Still, Graham would have liked to have had someone to bounce those kinds of questions off of.

"I feel like Carnegie Mellon did a lot of great things for me and each step of my journey wouldn't have been the same had I not gone to Carnegie Mellon," Graham said. "I really like the idea of helping student-athletes navigate the next steps – going to grad school, finding an internship, applying for jobs – all the things I had questions about myself."

With these opportunities in mind, the department of athletics launched the Student-Athlete Alumni Mentoring Program this fall. The program was created as a platform to foster relationships between past and present student-athletes to provide guidance, wisdom and opportunities to the current generation of Tartans.

Graham is the first alum to be matched with a current student-athlete and the relationship between her and women's soccer senior Louisa Pendergast is off to great start. Pendergast is a biological sciences major from Seattle, Washington, the city where Graham now works as a research scientist at Fred Hutchinson Cancer Research Center.

Participating in athletics at Carnegie Mellon not only provided Graham, an Ohio native, with a support system and family away from home, but the friendships she developed during cross country training and track and field meets paved the way to her current home on the west coast.

"Following grad school I was looking for a postdoc opportunity," Graham said. "A former teammate who lived in Seattle was familiar with Fred Hutchinson as a non-profit research group and suggested I look into it."

Graham remembers the type of work she had to put in as a student-athlete and the hours training used as a release from the grind of classes. She also fondly recalls working on engineering problem sets with her teammates in the middle of a field between races.

Experiences like these are a connecting piece between current Carnegie Mellon student-athletes and those that came before them, no matter the sport. For Pendergast, these shared experiences are one of the reasons she is excited about the mentorship program.

"I think that the mentorship program provides a great opportunity to connect with CMU alumni who understand not only the academic and career excellence that students at CMU pursue, but also the edge that sports give us," Pendergast said. "Using this program provides a valuable platform to make connections with people in our career field of interest who know and understand the workload that we endure in both school and sports."

Pendergast and Graham have exchanged multiple emails and have set up a time to meet in person while Pendergast is home for winter break.

"I'm hoping to gain insight into the graduate school and job search processes to help guide my decisions post-graduation in May," Pendergast said.

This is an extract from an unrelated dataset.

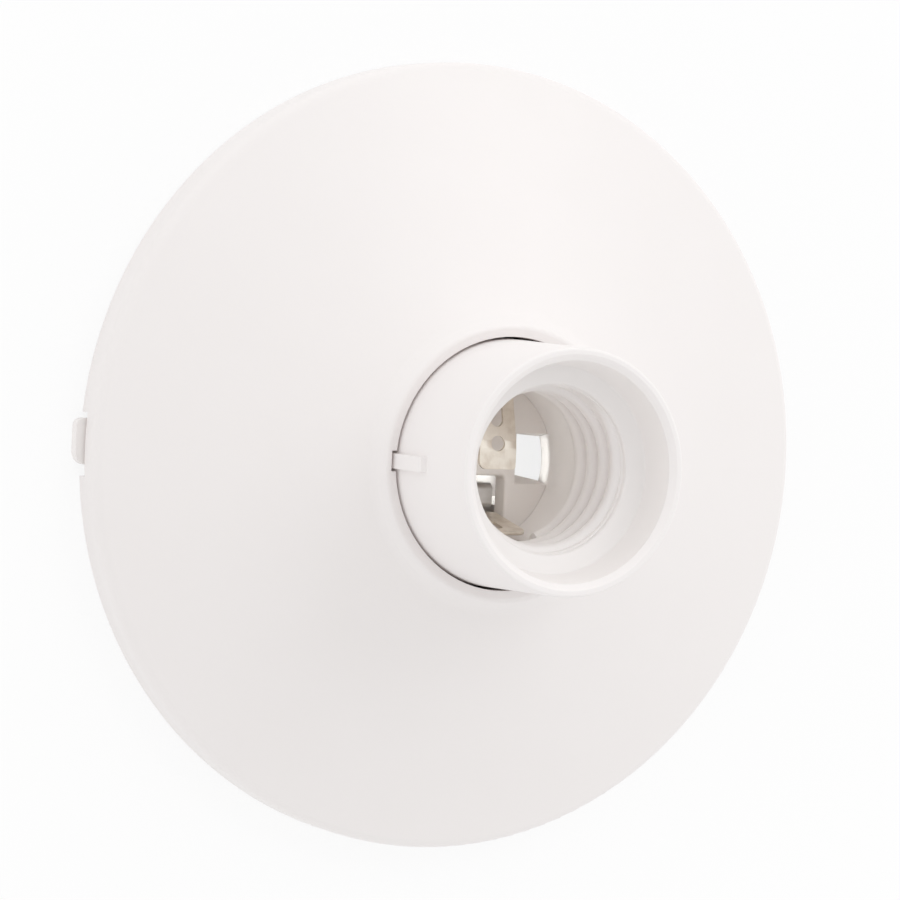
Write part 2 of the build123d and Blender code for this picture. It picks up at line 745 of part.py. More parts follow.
# Three countersunk screws come from the back: two into the barrel and one into the carrier
sunk_screws = {"carrier_screw": Vector(carrier_screw_place, 0, 0)}
for side, screw_angle in barrel_screw_angles.items():
    sunk_screws[f"barrel_screw_{side}"] = Vector(barrel_screw_circle, 0, 0).rotate(Axis.Z, screw_angle)
head_taper = screw_head_radius - screw_radius
for screw_name, screw_place in sunk_screws.items():
    with BuildPart() as sunk_screw:
        with BuildSketch(upright(0, screw_place)):
            with BuildLine():
                Polyline(
                    (0, head_recess),
                    (screw_head_radius, head_recess),
                    (screw_radius, head_recess + head_taper),
                    (screw_radius, screw_length - screw_radius),
                    (0, screw_length),
                    close=True,
                )
            make_face()
        revolve(axis=Axis(screw_place, (0, 0, 1)))
        with BuildSketch(Plane.XY.offset(head_recess)):
            with Locations(screw_place):
                Rectangle(2 * screw_radius, screw_slot_width, rotation=screw_cross_turn)
                Rectangle(screw_slot_width, 2 * screw_radius, rotation=screw_cross_turn)
        extrude(amount=screw_slot_depth, mode=Mode.SUBTRACT)
    sunk_screw.part.label = screw_name
    export_step(sunk_screw.part, f"parts/{screw_name}.step")
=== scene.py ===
import json
from contextlib import contextmanager
from math import cos, pi, radians, sin, sqrt, tan

import bmesh
import bpy
from mathutils import Matrix, Vector

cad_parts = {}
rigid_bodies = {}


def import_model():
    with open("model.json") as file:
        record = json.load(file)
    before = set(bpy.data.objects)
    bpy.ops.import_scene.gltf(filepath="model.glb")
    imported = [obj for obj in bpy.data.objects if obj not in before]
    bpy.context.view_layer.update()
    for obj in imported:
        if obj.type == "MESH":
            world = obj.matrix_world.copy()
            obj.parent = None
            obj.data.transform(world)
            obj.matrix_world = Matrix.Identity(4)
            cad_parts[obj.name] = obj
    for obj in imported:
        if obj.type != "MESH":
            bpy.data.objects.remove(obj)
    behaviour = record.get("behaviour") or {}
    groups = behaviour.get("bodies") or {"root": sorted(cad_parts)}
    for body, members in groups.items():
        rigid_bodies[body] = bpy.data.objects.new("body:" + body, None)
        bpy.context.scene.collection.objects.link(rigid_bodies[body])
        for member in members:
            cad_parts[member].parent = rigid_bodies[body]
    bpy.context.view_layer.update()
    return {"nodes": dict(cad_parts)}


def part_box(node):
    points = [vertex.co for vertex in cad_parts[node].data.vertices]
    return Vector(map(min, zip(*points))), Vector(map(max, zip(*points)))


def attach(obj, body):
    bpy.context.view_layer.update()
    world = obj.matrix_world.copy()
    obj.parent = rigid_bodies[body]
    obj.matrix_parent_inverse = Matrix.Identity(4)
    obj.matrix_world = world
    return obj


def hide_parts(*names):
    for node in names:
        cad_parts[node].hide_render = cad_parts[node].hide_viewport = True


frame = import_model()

# A batten lamp holder on its flat back, seen from the front and a little to its left, in metres.
MM = 0.001

# The camera, from the ellipses of the rim and the lip in the photograph
IMAGE_SIDE = 900
CAMERA_TURN = 28.183
CAMERA_LIFT = 2.375
CAMERA_ROLL = 2.932
CAMERA_DISTANCE = 677.5 * MM
CAMERA_NEAR = 10 * MM
AXIS_PIXEL = (440.678, 455.068)
PIXELS_PER_MM = 6.008

# The sky and the soft lamp
SKY_OVERHEAD = 0.74
SKY_AROUND = 1.22
SKY_TOWARDS_TOP = 0.1
SKY_BANDS = (0.25, 0.8)
BACKDROP_STRENGTH = 1.0
WHITE_BOUNCES = 12
KEY_POWER = 2.6
KEY_SIZE = 900 * MM
KEY_PLACE = (620 * MM, 760 * MM, 900 * MM)
KEY_AIM = (0, 0, 0)

# The glows inside the object
GLOW_COLOUR = (0.957, 1.0, 0.983)
BARREL_GLOW = 0.00106
BARREL_GLOW_PLACE = (-1 * MM, -0.5 * MM, 20 * MM)
BARREL_GLOW_RADIUS = 5 * MM
WINDOW_GLOW = 0.000045
WINDOW_GLOW_PLACE = (9 * MM, 0.4 * MM, 11.3 * MM)
WINDOW_GLOW_TURN = (0, -pi / 2, 0)
WINDOW_GLOW_SIZE = (2.6 * MM, 8 * MM)
WINDOW_GLOW_SPREAD = 25
POCKET_GLOW = 0.0006
POCKET_GLOW_PLACE = (8.5 * MM, 0.3 * MM, 4 * MM)
POCKET_GLOW_AIM = (2 * MM, -8 * MM, 6 * MM)
POCKET_GLOW_SIZE = 4 * MM
POCKET_GLOW_SPREAD = 120

# The floor, whose whiteness to the camera grows away from the object
FLOOR_SIZE = 6000 * MM
FLOOR_DROP = 0.2 * MM
FLOOR_COLOUR = (0.93, 0.93, 0.93, 1)
FLOOR_WHITENESS = 0.84
FLOOR_WHITENESS_FAR = 0.96
FLOOR_SHADE = (50 * MM, 160 * MM)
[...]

For Graham, meeting with Pendergast is an opportunity to relay the knowledge she gained through her own experiences in the post-graduation process and through graduate school, while also showing the current Tartan an inside look into the vaccine and infectious disease division at Fred Hutchinson. Through her connection with Pendergast, created by the Student-Athlete Alumni Mentoring Program, Graham is now able to provide support and guidance in a new and meaningful way that reaches across generations of Carnegie Mellon athletics.